Records

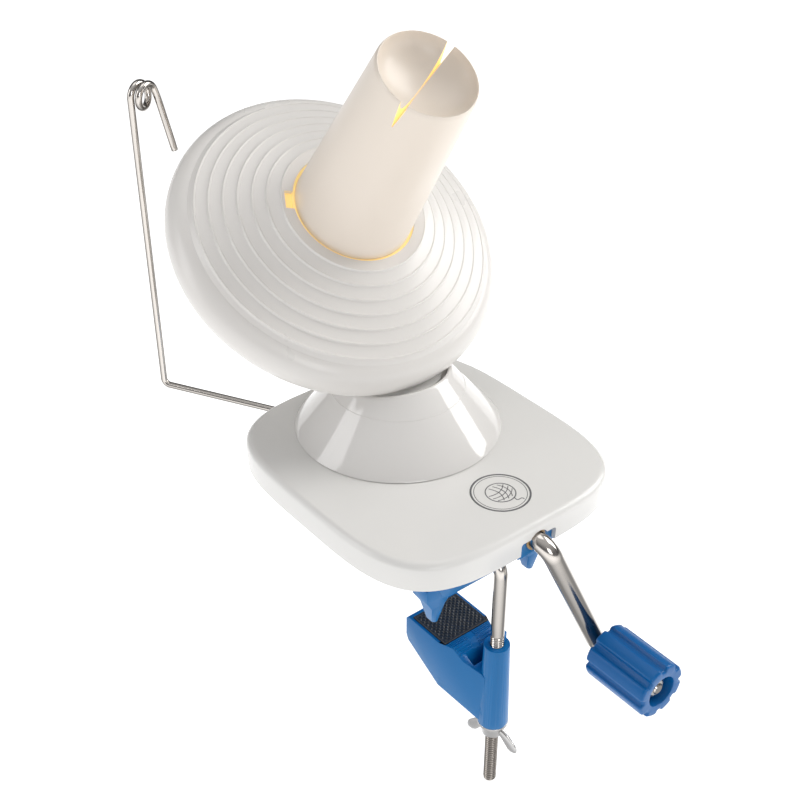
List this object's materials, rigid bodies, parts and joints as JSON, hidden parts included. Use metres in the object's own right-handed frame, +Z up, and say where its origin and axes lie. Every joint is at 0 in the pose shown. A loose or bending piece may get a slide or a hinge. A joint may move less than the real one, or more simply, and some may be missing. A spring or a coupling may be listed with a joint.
{
  "type": "ball winder",
  "caption": "Hand-cranked ball winder: a tilted winding tube and ringed disc on a cone rotor, geared to a crank, over a rounded base with a screw clamp and a wire yarn guide.",
  "frame": {"origin": "on the rotor's vertical axis, at the height of the two feet that stand on the table top", "axes": "+Z up along the rotor's post, -Y out along the crank shaft towards the user, +Y over the table, +X to the user's right"},
  "size_m": [0.1446, 0.2494, 0.334],
  "materials": {
    "white_cover": "glossy moulded ABS",
    "white_inner": "moulded nylon",
    "ivory_tube": "glossy moulded polypropylene",
    "blue_plastic": "satin moulded polypropylene",
    "acetal": "moulded acetal",
    "tan_bush": "moulded bearing plastic",
    "chrome": "bright nickel plate",
    "steel": "bright zinc plate",
    "spring_steel": "blackened spring steel",
    "rubber_pad": "ribbed black rubber"
  },
  "bodies": {
    "base": {"base_housing": "white_cover", "undercarriage": "blue_plastic", "base_screws": "steel", "center_post": "steel", "sun_gear": "acetal", "sun_screw": "steel", "crank_bush": "tan_bush", "crank_rear_bush": "tan_bush", "clamp_rod": "chrome", "rod_nut": "steel"},
    "rotor": {"rotor_cone": "white_cover", "rotor_neck": "white_inner", "rotor_pinion": "acetal", "rotor_bush": "tan_bush", "rotor_screws": "steel", "spindle_axle": "steel", "axle_nut": "steel", "spindle_clip": "spring_steel"},
    "spindle": {"winding_disc": "white_cover", "disc_gear": "acetal", "spindle_bush": "tan_bush", "winding_tube": "ivory_tube"},
    "crank": {"crank_rod": "chrome", "crank_gear": "acetal", "crank_clip": "spring_steel", "knob_clip": "steel"},
    "knob": {"handle_knob": "blue_plastic"},
    "guide": {"guide_leg": "chrome", "guide_wire": "chrome", "guide_eye": "chrome"},
    "jaw": {"lower_jaw": "blue_plastic", "grip_pad": "rubber_pad", "clamp_washer": "steel"},
    "nut": {"wing_nut": "steel"}
  },
  "joints": [
    {"name": "crank_turn", "type": "hinge", "parent": "base", "child": "crank", "pos_m": [0, -0.06, 0.048], "axis": [0, -1, 0], "continuous": true},
    {"name": "knob_spin", "type": "hinge", "parent": "crank", "child": "knob", "pos_m": [0.02476, -0.12251, -0.01034], "axis": [0, -1, 0], "continuous": true},
    {"name": "rotor_turn", "type": "hinge", "parent": "base", "child": "rotor", "pos_m": [0, 0, 0.057], "axis": [0, 0, 1], "continuous": true},
    {"name": "spindle_turn", "type": "hinge", "parent": "rotor", "child": "spindle", "pos_m": [0, 0, 0.19], "axis": [0, -0.5621, 0.8271], "continuous": true},
    {"name": "guide_swing", "type": "hinge", "parent": "base", "child": "guide", "pos_m": [-0.0137, 0.0308, 0.05], "axis": [0, 0, 1], "range_deg": [-15, 20]},
    {"name": "nut_turn", "type": "hinge", "parent": "jaw", "child": "nut", "pos_m": [0, -0.0685, -0.07], "axis": [0, 0, 1], "range_deg": [-6480, 7200]},
    {"name": "jaw_slide", "type": "slide", "parent": "base", "child": "jaw", "axis": [0, 0, 1], "range_m": [-0.018, 0.02]}
  ],
  "couplings": [
    {"joint": "rotor_turn", "follows": "crank_turn", "ratio": -2},
    {"joint": "spindle_turn", "follows": "crank_turn", "ratio": -0.5},
    {"joint": "jaw_slide", "follows": "nut_turn", "m_per_rad": 0.00015915}
  ]
}
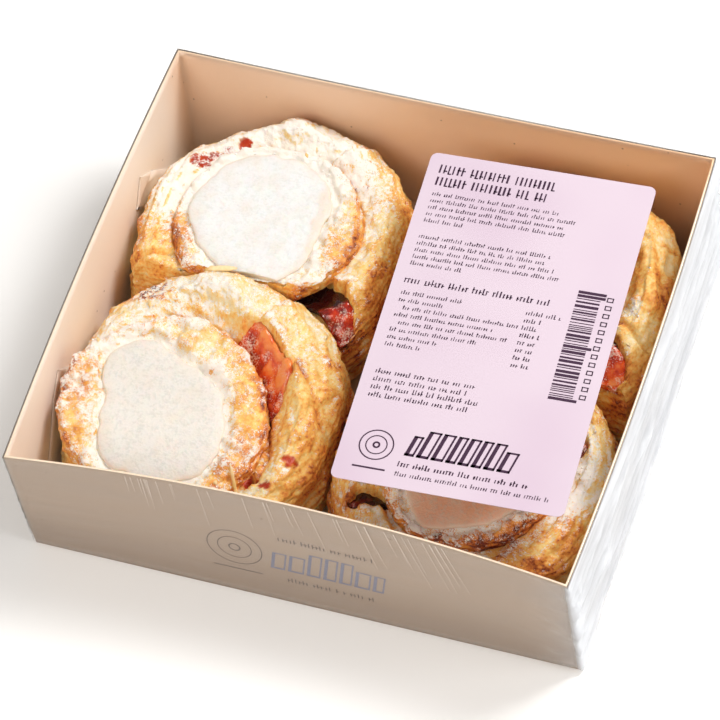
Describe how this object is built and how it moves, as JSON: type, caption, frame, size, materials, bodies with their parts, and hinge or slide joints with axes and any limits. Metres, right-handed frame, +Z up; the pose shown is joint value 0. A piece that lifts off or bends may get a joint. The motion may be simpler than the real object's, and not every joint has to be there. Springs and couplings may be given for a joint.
{
  "type": "pack of puff pastry bundles",
  "caption": "Folded board tray of round puff pastry bundles with apple jam, pastry lids and white icing, wrapped in clear film with a paper label.",
  "frame": {"origin": "under the middle of the tray, on the surface that it stands on", "axes": "+Z up, +X along the tray's longer side, +Y towards its back, and the label lies on the right half"},
  "size_m": [0.1828, 0.1606, 0.0556],
  "materials": {
    "board": "uncoated folding boxboard, matt with a faint sheen",
    "film": "clear taut wrapping film, glossy",
    "label": "smooth self adhesive paper",
    "crust": "golden flaky baked puff pastry dusted with sugar",
    "jam": "glossy wet jam",
    "lid": "lumpy baked pastry heavily dusted with sugar",
    "icing": "set white sugar icing, smooth with a soft sheen"
  },
  "bodies": {
    "root": {"tray": "board", "film": "film", "label": "label", "crust_front_left": "crust", "crust_back_left": "crust", "crust_back_right": "crust", "crust_front_right": "crust", "jam_front_left": "jam", "jam_back_left": "jam", "jam_back_right": "jam", "jam_front_right": "jam", "lid_front_left": "lid", "lid_back_left": "lid", "lid_back_right": "lid", "lid_front_right": "lid", "icing_front_left": "icing", "icing_back_left": "icing", "icing_back_right": "icing", "icing_front_right": "icing"}
  },
  "joints": []
}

## GIVEN EXERCISE
Return all of the data exactly as it reads.

## WRITTEN RESPONSE
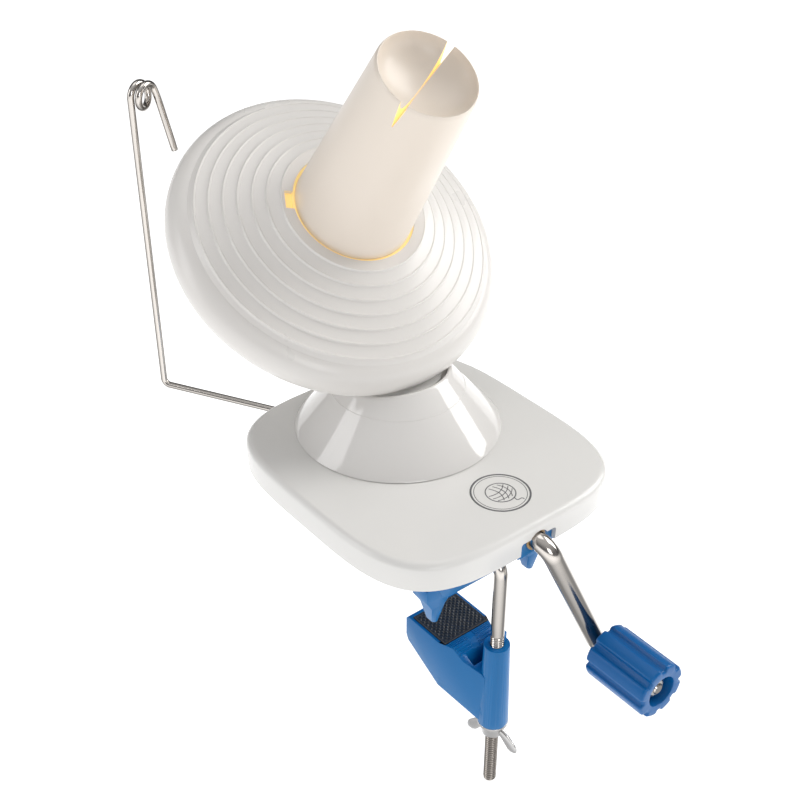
List this object's materials, rigid bodies, parts and joints as JSON, hidden parts included. Use metres in the object's own right-handed frame, +Z up, and say where its origin and axes lie. Every joint is at 0 in the pose shown. A loose or bending piece may get a slide or a hinge. A joint may move less than the real one, or more simply, and some may be missing. A spring or a coupling may be listed with a joint.
{
  "type": "ball winder",
  "caption": "Hand-cranked ball winder: a tilted winding tube and ringed disc on a cone rotor, geared to a crank, over a rounded base with a screw clamp and a wire yarn guide.",
  "frame": {"origin": "on the rotor's vertical axis, at the height of the two feet that stand on the table top", "axes": "+Z up along the rotor's post, -Y out along the crank shaft towards the user, +Y over the table, +X to the user's right"},
  "size_m": [0.1446, 0.2494, 0.334],
  "materials": {
    "white_cover": "glossy moulded ABS",
    "white_inner": "moulded nylon",
    "ivory_tube": "glossy moulded polypropylene",
    "blue_plastic": "satin moulded polypropylene",
    "acetal": "moulded acetal",
    "tan_bush": "moulded bearing plastic",
    "chrome": "bright nickel plate",
    "steel": "bright zinc plate",
    "spring_steel": "blackened spring steel",
    "rubber_pad": "ribbed black rubber"
  },
  "bodies": {
    "base": {"base_housing": "white_cover", "undercarriage": "blue_plastic", "base_screws": "steel", "center_post": "steel", "sun_gear": "acetal", "sun_screw": "steel", "crank_bush": "tan_bush", "crank_rear_bush": "tan_bush", "clamp_rod": "chrome", "rod_nut": "steel"},
    "rotor": {"rotor_cone": "white_cover", "rotor_neck": "white_inner", "rotor_pinion": "acetal", "rotor_bush": "tan_bush", "rotor_screws": "steel", "spindle_axle": "steel", "axle_nut": "steel", "spindle_clip": "spring_steel"},
    "spindle": {"winding_disc": "white_cover", "disc_gear": "acetal", "spindle_bush": "tan_bush", "winding_tube": "ivory_tube"},
    "crank": {"crank_rod": "chrome", "crank_gear": "acetal", "crank_clip": "spring_steel", "knob_clip": "steel"},
    "knob": {"handle_knob": "blue_plastic"},
    "guide": {"guide_leg": "chrome", "guide_wire": "chrome", "guide_eye": "chrome"},
    "jaw": {"lower_jaw": "blue_plastic", "grip_pad": "rubber_pad", "clamp_washer": "steel"},
    "nut": {"wing_nut": "steel"}
  },
  "joints": [
    {"name": "crank_turn", "type": "hinge", "parent": "base", "child": "crank", "pos_m": [0, -0.06, 0.048], "axis": [0, -1, 0], "continuous": true},
    {"name": "knob_spin", "type": "hinge", "parent": "crank", "child": "knob", "pos_m": [0.02476, -0.12251, -0.01034], "axis": [0, -1, 0], "continuous": true},
    {"name": "rotor_turn", "type": "hinge", "parent": "base", "child": "rotor", "pos_m": [0, 0, 0.057], "axis": [0, 0, 1], "continuous": true},
    {"name": "spindle_turn", "type": "hinge", "parent": "rotor", "child": "spindle", "pos_m": [0, 0, 0.19], "axis": [0, -0.5621, 0.8271], "continuous": true},
    {"name": "guide_swing", "type": "hinge", "parent": "base", "child": "guide", "pos_m": [-0.0137, 0.0308, 0.05], "axis": [0, 0, 1], "range_deg": [-15, 20]},
    {"name": "nut_turn", "type": "hinge", "parent": "jaw", "child": "nut", "pos_m": [0, -0.0685, -0.07], "axis": [0, 0, 1], "range_deg": [-6480, 7200]},
    {"name": "jaw_slide", "type": "slide", "parent": "base", "child": "jaw", "axis": [0, 0, 1], "range_m": [-0.018, 0.02]}
  ],
  "couplings": [
    {"joint": "rotor_turn", "follows": "crank_turn", "ratio": -2},
    {"joint": "spindle_turn", "follows": "crank_turn", "ratio": -0.5},
    {"joint": "jaw_slide", "follows": "nut_turn", "m_per_rad": 0.00015915}
  ]
}
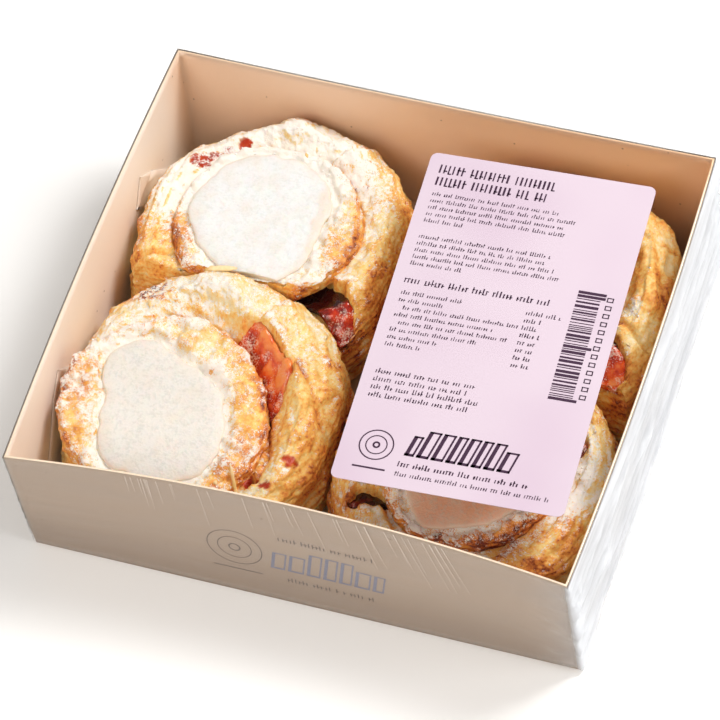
Describe how this object is built and how it moves, as JSON: type, caption, frame, size, materials, bodies with their parts, and hinge or slide joints with axes and any limits. Metres, right-handed frame, +Z up; the pose shown is joint value 0. A piece that lifts off or bends may get a joint. The motion may be simpler than the real object's, and not every joint has to be there. Springs and couplings may be given for a joint.
{
  "type": "pack of puff pastry bundles",
  "caption": "Folded board tray of round puff pastry bundles with apple jam, pastry lids and white icing, wrapped in clear film with a paper label.",
  "frame": {"origin": "under the middle of the tray, on the surface that it stands on", "axes": "+Z up, +X along the tray's longer side, +Y towards its back, and the label lies on the right half"},
  "size_m": [0.1828, 0.1606, 0.0556],
  "materials": {
    "board": "uncoated folding boxboard, matt with a faint sheen",
    "film": "clear taut wrapping film, glossy",
    "label": "smooth self adhesive paper",
    "crust": "golden flaky baked puff pastry dusted with sugar",
    "jam": "glossy wet jam",
    "lid": "lumpy baked pastry heavily dusted with sugar",
    "icing": "set white sugar icing, smooth with a soft sheen"
  },
  "bodies": {
    "root": {"tray": "board", "film": "film", "label": "label", "crust_front_left": "crust", "crust_back_left": "crust", "crust_back_right": "crust", "crust_front_right": "crust", "jam_front_left": "jam", "jam_back_left": "jam", "jam_back_right": "jam", "jam_front_right": "jam", "lid_front_left": "lid", "lid_back_left": "lid", "lid_back_right": "lid", "lid_front_right": "lid", "icing_front_left": "icing", "icing_back_left": "icing", "icing_back_right": "icing", "icing_front_right": "icing"}
  },
  "joints": []
}